La qualité de la prise de son est essentielle à une écoute exhaustive d'une
telle œuvre à l'orchestration luxuriante. Certes des enregistrements de chefs russes historiques
comme Mravinsky ou Rozhdestvensky existent et marquent
l'histoire de la discographie, mais le son acide et précaire Melodya me les font déconseiller
pour une découverte. Une exception et de taille, un enregistrement capté à Prague en 1967 dans de bonnes conditions
acoustiques par une Philharmonie de Leningrad
incandescente. Evgeny Mravinsky
n'interprète pas, non il distille chaque note, chaque trait, chaque innovation
de cette partition moderniste dont il fut le créateur. Les tempos sont diaboliquement
vifs. La sécheresse de la texture sonore rend encore plus tragique et cynique le
phrasé (Ah ces timbales vindicatives, les dialogues acérés des bois…). LA
version en album isolé (Praha – 6+/6).
Un utilisateur YouTube a cru bon de créer une vidéo. Je l'ajoute à celle
commentée.

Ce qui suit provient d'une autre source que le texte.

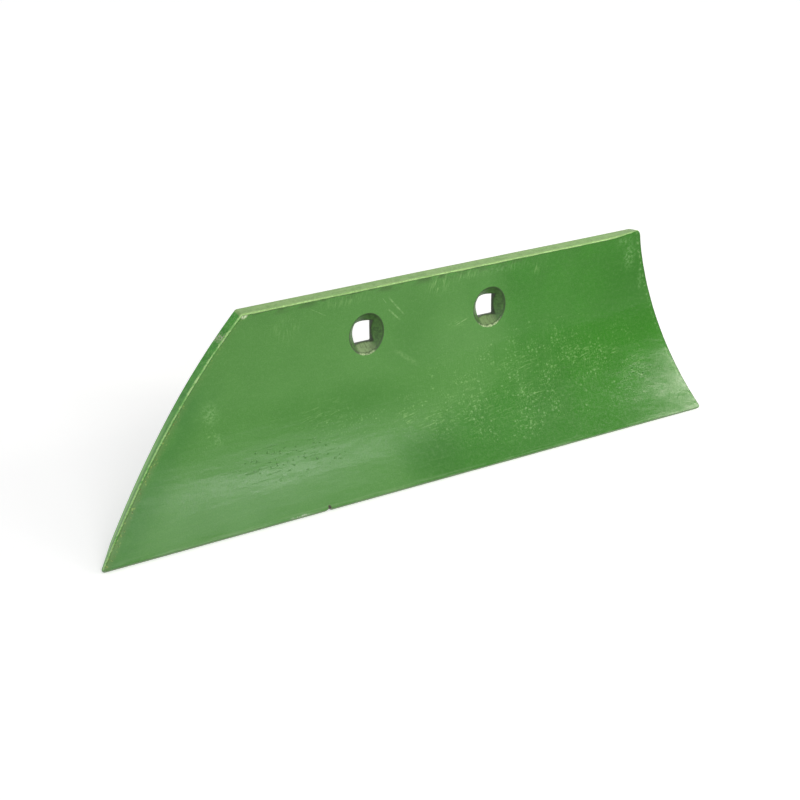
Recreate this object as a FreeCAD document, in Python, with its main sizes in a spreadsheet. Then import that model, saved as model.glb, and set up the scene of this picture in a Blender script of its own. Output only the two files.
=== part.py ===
import FreeCAD, Part
import math
import os
import Sketcher

# Skimmer mouldboard: one strip of flat steel, cut square at one end and raked
# at the other, then pressed hot into a hollow face.
# Frame: +X along the strip towards its square end, +Y out of the back,
# +Z up at the bolt holes. The origin lies on the back, midway between the
# two holes, where the plate seats on its leg.

os.makedirs("parts", exist_ok=True)
doc = FreeCAD.newDocument("skimmer_mouldboard")

# Driving dimensions, in millimetres and degrees
sheet = doc.addObject("Spreadsheet::Sheet", "Dimensions")
driving = (
    ("plate_thickness", 7.5),
    ("face_radius", 150.0),
    ("width_above_holes", 28.5),
    ("width_below_holes", 96.0),
    ("raked_end_reach", 154.0),
    ("raked_end_slope", 0.86),
    ("square_end_reach", 170.5),
    ("square_end_slope", 0.28),
    ("thinned_width", 15.0),
    ("lower_edge_thickness", 3.0),
    ("hole_spacing", 90.0),
    ("hole_square", 13.0),
    ("countersink_width", 24.0),
    ("heel_corner_radius", 4.0),
    ("raked_top_radius", 2.0),
    ("lower_corner_radius", 1.5),
    ("cut_margin", 12.0),
    ("cut_turn_margin", 0.08),
)
# Dimensions that follow from the driving ones
derived = (
    ("top_angle", "=width_above_holes / face_radius * 180 / pi"),
    ("bottom_angle", "=width_below_holes / face_radius * 180 / pi"),
    ("thinning_angle", "=(width_below_holes - thinned_width) / face_radius * 180 / pi"),
    ("axis_setback", "=plate_thickness + face_radius"),
    ("end_slopes", "=raked_end_slope + square_end_slope"),
    ("blank_half", "=raked_end_reach + square_end_reach + end_slopes * width_below_holes"),
    ("cut_start", "=width_above_holes / face_radius + cut_turn_margin"),
    ("cut_sweep", "=(width_above_holes + width_below_holes) / face_radius + 2 * cut_turn_margin"),
    ("cut_turns", "=cut_sweep / (2 * pi)"),
    ("raked_start", "=raked_end_reach - raked_end_slope * face_radius * cut_start"),
    ("raked_travel", "=raked_end_slope * face_radius * cut_sweep"),
    ("square_start", "=square_end_reach - square_end_slope * face_radius * cut_start"),
    ("square_travel", "=square_end_slope * face_radius * cut_sweep"),
)
row = 0
for alias, value in driving:
    row += 1
    sheet.set("A" + str(row), alias)
    sheet.set("B" + str(row), str(value))
    sheet.setAlias("B" + str(row), alias)
for alias, formula in derived:
    row += 1
    sheet.set("A" + str(row), alias)
    sheet.setAlias("B" + str(row), alias)
    sheet.set("B" + str(row), formula)
doc.recompute()


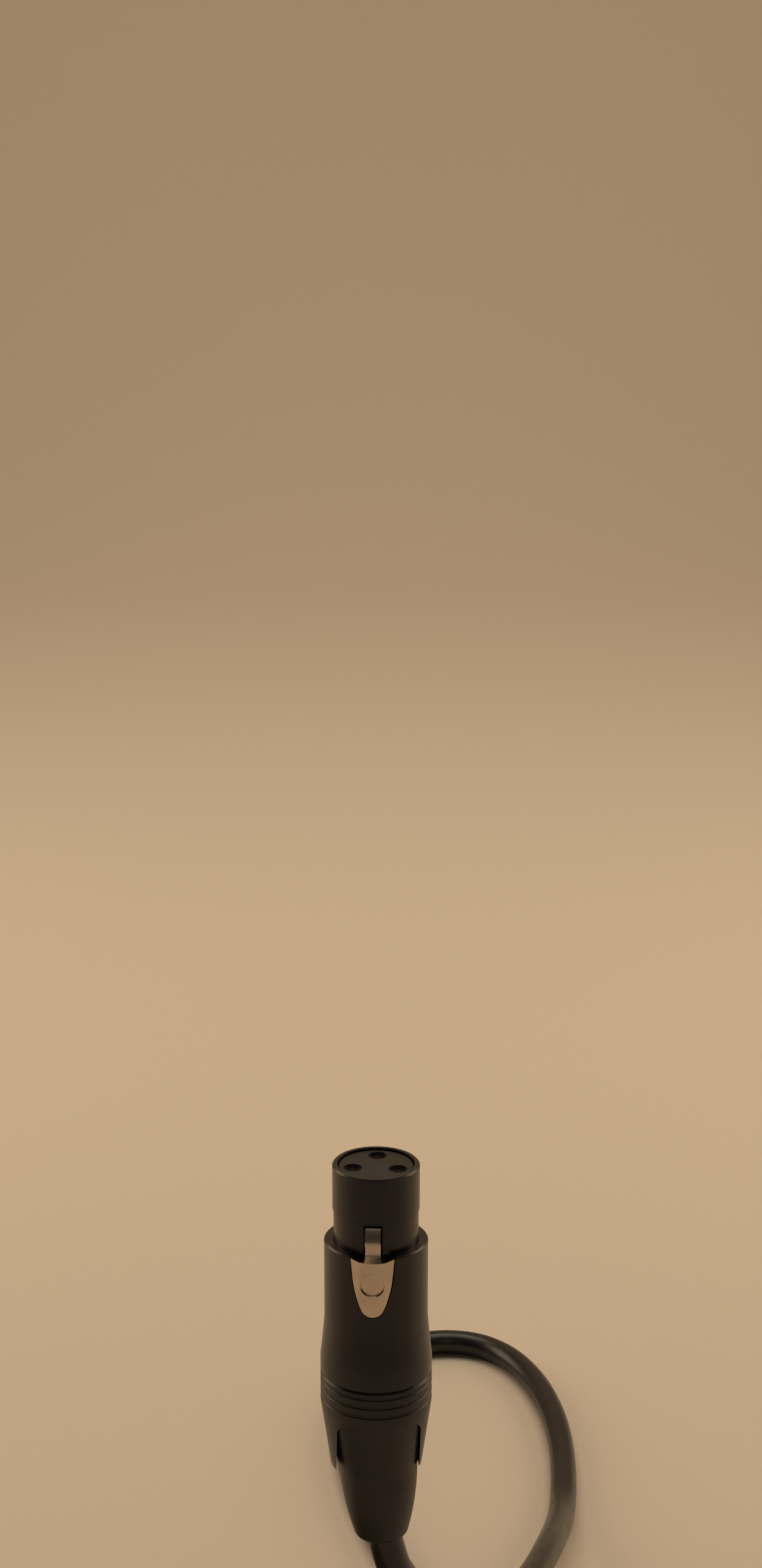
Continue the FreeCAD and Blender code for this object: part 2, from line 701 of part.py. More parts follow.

Culte !
Le
chef d'origine autrichienne mais naturalisé américain en 1942 Erich Leinsdorf a confié une
anthologie d'œuvres symphoniques de Prokofiev
(Symphonies 2,
3, 5, 6, et les concertos entre autres) dans les
années 60 avec le symphonique de Boston qu'il dirigeait
alors. Une direction nerveuse, au cordeau, bénéficiant justement d'une prise de
son analytique. 6 CD à prix plus que modique mais sans livret (RCA – 5/6)
La
palme de la clarté et de la prise de son aérée revient à Seiji
Ozawa toujours très à l'aise avec les effectifs imposants. Les
couleurs de la Philharmonie de Berlin en 1992 sont magnifiques, la direction se
veut subtile sans excès combatifs. Poignant (DG - 6/6).